We must confront what it means to be an ally and ascribe duty to it, rather than implied convenience. We have to be at a maturity to maintain allyship beyond fad and valleying trends. The cause for freedom, justice, independence are of unlimited importance to those oppression effects. It goes beyond feeling, or convenience, or echelon. However, it is with earnest I implore allyship to consider what they have agreed to support. They must understand that allyship is service not opportunistic and deceptive. There is no room for an imposter allyship in a forward progression. It is the antithesis of such movement.

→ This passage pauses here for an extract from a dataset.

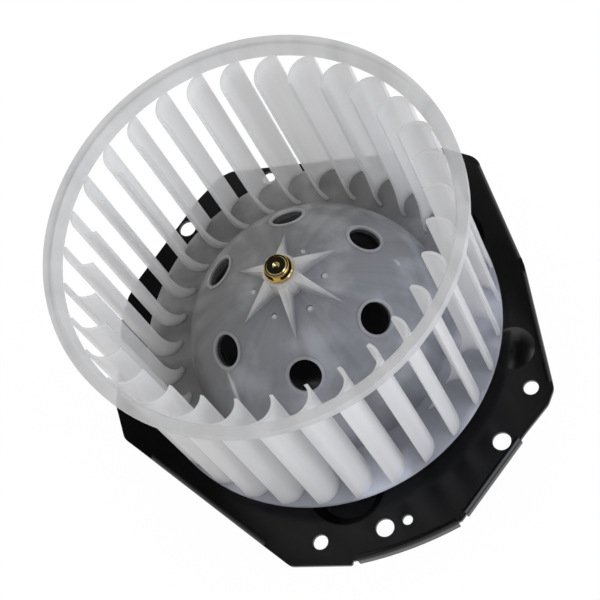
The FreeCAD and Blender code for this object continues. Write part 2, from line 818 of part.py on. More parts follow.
# Flange
def corner_cut(before, corner, after):
    """Start, middle and end of the arc that rounds one corner."""
    x, y, r = corner[:3]
    ax, ay = before[0] - x, before[1] - y
    bx, by = after[0] - x, after[1] - y
    a, b = math.hypot(ax, ay), math.hypot(bx, by)
    ax, ay, bx, by = ax / a, ay / a, bx / b, by / b
    half = math.acos(ax * bx + ay * by) / 2
    back = r / math.tan(half)
    mx, my = ax + bx, ay + by
    m = math.hypot(mx, my)
    reach = r / math.sin(half) - r
    return ((x + ax * back, y + ay * back), (x + mx / m * reach, y + my / m * reach),
            (x + bx * back, y + by * back))


def flange_plate():
    """The sheet's outline, its corners rounded and one edge an arc."""
    start, through, end = arc_lip
    loop = corners_right + (start + (0,), end + (0,)) + corners_left
    steps = []
    for i, corner in enumerate(loop):
        if corner[:2] == start:
            steps.append(start)
        elif corner[:2] == end:
            steps.append((through, end))
        else:
            first, middle, last = corner_cut(loop[i - 1], corner, loop[(i + 1) % len(loop)])
            steps += [first, (middle, last)]
    return flat(-sheet, 0, steps[-1][1], *steps)


def straight_edges():
    """Ends and depth of each folded straight edge."""
    loop = corners_right + (arc_lip[2] + (0, next_lip_depth),) + corners_left + corners_right[:1]
    return [(here[:2], there[:2], here[3]) for here, there in zip(loop, loop[1:]) if here[3]]


def lip_strip(p, q, depth):
    """A folded straight edge: its wall, and the cut that rounds its bend."""
    length = math.hypot(q[0] - p[0], q[1] - p[1])
    angle = math.degrees(math.atan2(q[1] - p[1], q[0] - p[0]))

    def set_in(shape):
        shape.rotate(vec(0, 0, 0), vec(0, 0, 1), angle)
        shape.translate(vec(p[0], p[1], 0))
        return shape

    start, end = lip_start, length - lip_start
    wall = block(start, end, 0, sheet, -depth, -sheet / 2)
    corner = block(start, end, -1, lip_bend_r, -lip_bend_r, 1)
    bend = Part.makeCylinder(lip_bend_r, end - start, vec(start, lip_bend_r, -lip_bend_r), vec(1, 0, 0))
    return set_in(wall), set_in(corner.cut(bend))


def arc_centre(p, q, s):
    """Centre and radius of the circle through three points."""
    circle = Part.Arc(vec(p[0], p[1], 0), vec(q[0], q[1], 0), vec(s[0], s[1], 0)).toShape().Curve
    return (circle.Center.x, circle.Center.y), circle.Radius


def arc_lip_parts():
    """The wall along the curved edge, and the cut that rounds its bend."""
    (cx, cy), r = arc_centre(*arc_lip)
    ends = [math.degrees(math.atan2(p[1] - cy, p[0] - cx)) for p in (arc_lip[0], arc_lip[2])]
    trim = math.degrees(lip_start / 2 / r)
    lean = math.sqrt(0.5)
    bend_mid = (r - lip_bend_r * (1 - lean), -lip_bend_r * (1 - lean))

    def swept(start, *steps):
        face = closed_face(lambda p: vec(p[0], 0, p[1]), start, *steps)
        sweep = face.revolve(vec(0, 0, 0), vec(0, 0, 1), ends[1] - ends[0] - 2 * trim)
        return moved(turned(sweep, ends[0] + trim), cx, cy, 0)

    wall = swept((r - sheet, -arc_lip_depth), (r, -arc_lip_depth), (r, -sheet / 2), (r - sheet, -sheet / 2))
    corner = swept((r + 1, -lip_bend_r), (r + 1, 1), (r - lip_bend_r, 1), (r - lip_bend_r, 0),
                   (bend_mid, (r, -lip_bend_r)))
    return wall, corner


def pocket_cone(offset, z0, z1):
    """Cone of a pocket's wall between two heights, its radius offset."""
    slope = (pocket_r - pocket_floor_r) / pocket_depth

    def radius(z):
        return pocket_r + offset + slope * z

    return Part.makeCone(radius(z0), radius(z1), z1 - z0, vec(mount_r, 0, z0))


def bump(z):
    """Round swelling of the sheet, flat underneath at the given height."""
    side_r = (bump_r ** 2 + bump_h ** 2) / (2 * bump_h)
    middle_r = bump_r / 2
    middle_h = bump_h - side_r + math.sqrt(side_r ** 2 - middle_r ** 2)
    dome = revolved((0, 0), (bump_r, 0), ((middle_r, middle_h), (0, bump_h)))
    return moved(dome, bump_x, bump_y, z)


def make_mounting_flange():
    plate = flange_plate()
    folds = [arc_lip_parts()] + [lip_strip(*edge) for edge in straight_edges()]
    plate = plate.multiFuse([wall for wall, cut in folds])
    plate = plate.cut(Part.makeCompound([cut for wall, cut in folds])).removeSplitter()
    dips = pattern(pocket_cone(pocket_out_r - pocket_r, pocket_under_z, -sheet / 2), mounts, mount_first)
    plate = plate.multiFuse(dips + [bump(0)])
    hollows = pattern(pocket_cone(0, pocket_floor_z, 0), mounts, mount_first)
    hollows += pattern(disc(bolt_r + bolt_gap, pocket_under_z - 1, 0, mount_r), mounts, mount_first)
    hollows.append(bump(-sheet))
    hollows.append(disc(opening_r, -sheet - 1, 1))
    for places, r in ((screw_holes, screw_hole_r), (locating_holes, locating_hole_r),
                      (pilot_holes, pilot_hole_r)):
        hollows += [disc(r, -sheet - 1, 1, x, y) for x, y in places]
    return plate.cut(Part.makeCompound(hollows)).removeSplitter()


nodes = {
    "mounting_flange": make_mounting_flange,
    "motor_case": make_motor_case,
    "end_cap": make_end_cap,
    "end_cap_screws": make_end_cap_screws,
    "motor_bracket": make_motor_bracket,
    "isolator_grommets": make_isolator_grommets,
    "spacer_sleeves": make_spacer_sleeves,
    "mount_screws": make_mount_screws,
    "mount_washers": make_mount_washers,
    "mount_nuts": make_mount_nuts,
    "upper_bearing": make_upper_bearing,
    "lower_bearing": make_lower_bearing,
    "upper_retainer": make_upper_retainer,
    "lower_retainer": make_lower_retainer,
    "magnet_a": make_magnet_a,
    "magnet_b": make_magnet_b,
    "magnet_clips": make_magnet_clips,
    "brush_card": make_brush_card,
    "brush_holder_a": make_brush_holder_a,
    "brush_holder_b": make_brush_holder_b,
    "brush_a": make_brush_a,
    "brush_b": make_brush_b,
    "brush_spring_a": make_brush_spring_a,
    "brush_spring_b": make_brush_spring_b,
    "choke_coils": make_choke_coils,
    "connector_housing": make_connector_housing,
    "terminals": make_terminals,
    "blower_wheel": make_blower_wheel,
    "hub_bush": make_hub_bush,
    "shaft": make_shaft,
    "armature_core": make_armature_core,
    "armature_winding": make_armature_winding,
    "end_insulators": make_end_insulators,
    "commutator_hub": make_commutator_hub,
    "commutator_bars": make_commutator_bars,
    "thrust_washers": make_thrust_washers,
}

os.makedirs("parts", exist_ok=True)
for name, make in nodes.items():
    shape = make()
    if not shape.isValid() or not shape.Solids:
        raise ValueError(name + " isn't a sound solid")
    if shape.ShapeType == "Compound" and len(shape.Solids) == 1:
        shape = shape.Solids[0]
    shape.exportStep("parts/" + name + ".step")
    print(name, len(shape.Solids), "solid", round(shape.Volume / 1000, 2), "cm3")
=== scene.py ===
"""Finish, light and camera for the blower motor of a car's cabin heater.

Laid out as an add-on and run as a script. Lengths are metres, in the part's
own frame: z is the shaft's axis and points out of the wheel's inlet.
"""

import json
import math

import bmesh
import bpy
from bpy.props import FloatProperty, FloatVectorProperty, PointerProperty
from mathutils import Matrix, Vector

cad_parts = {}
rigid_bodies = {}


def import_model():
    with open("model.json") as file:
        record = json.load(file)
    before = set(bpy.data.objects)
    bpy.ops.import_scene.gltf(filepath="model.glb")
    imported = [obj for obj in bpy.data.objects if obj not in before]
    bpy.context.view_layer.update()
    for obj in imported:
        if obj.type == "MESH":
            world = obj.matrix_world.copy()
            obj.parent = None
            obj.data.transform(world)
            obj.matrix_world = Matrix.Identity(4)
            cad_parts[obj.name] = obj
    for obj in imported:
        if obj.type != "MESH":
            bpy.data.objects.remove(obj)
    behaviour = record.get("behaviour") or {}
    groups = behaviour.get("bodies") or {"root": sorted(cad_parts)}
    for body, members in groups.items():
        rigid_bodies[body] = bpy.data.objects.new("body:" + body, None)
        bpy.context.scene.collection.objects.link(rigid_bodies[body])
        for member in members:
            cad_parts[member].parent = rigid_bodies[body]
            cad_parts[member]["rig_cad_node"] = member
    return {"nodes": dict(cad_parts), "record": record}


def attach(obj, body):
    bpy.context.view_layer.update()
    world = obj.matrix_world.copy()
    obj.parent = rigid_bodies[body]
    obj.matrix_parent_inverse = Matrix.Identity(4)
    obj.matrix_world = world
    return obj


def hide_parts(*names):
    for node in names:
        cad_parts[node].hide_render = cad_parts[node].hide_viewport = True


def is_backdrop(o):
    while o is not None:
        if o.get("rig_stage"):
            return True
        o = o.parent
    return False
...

Understand that there are lives and causes to dedicate ones life to, however, there are those than cannot handle such a swift divorce. These causes are dear to us because they are the taken portions of us that others have taken to never return. Most notably: self. When I am no longer seen as all that I am, in the face and image of God by the fellow creation, that is not a fate I am willing to incorporate into my being. I shall not, will not, nor ever be denied of my humanity by those whom think it sport to disperse it in times where my silence is needed more for a common goal: my compliance to silence.
Now, this time, no that is not what is needed. Here ally means alliance, allegiance: which is necessary. It is needed because in order to succeed, not just fight, we must have a common goal, not an assimilated agenda. No longer can we be silenced, be-swayed, dismayed or ignored. We resist because we will not longer assist in the murder of our futures…and our present selves.
We will live to not die in order to show man is redeemable, and it is that compassion to redemption which leads us to act. So, act we must.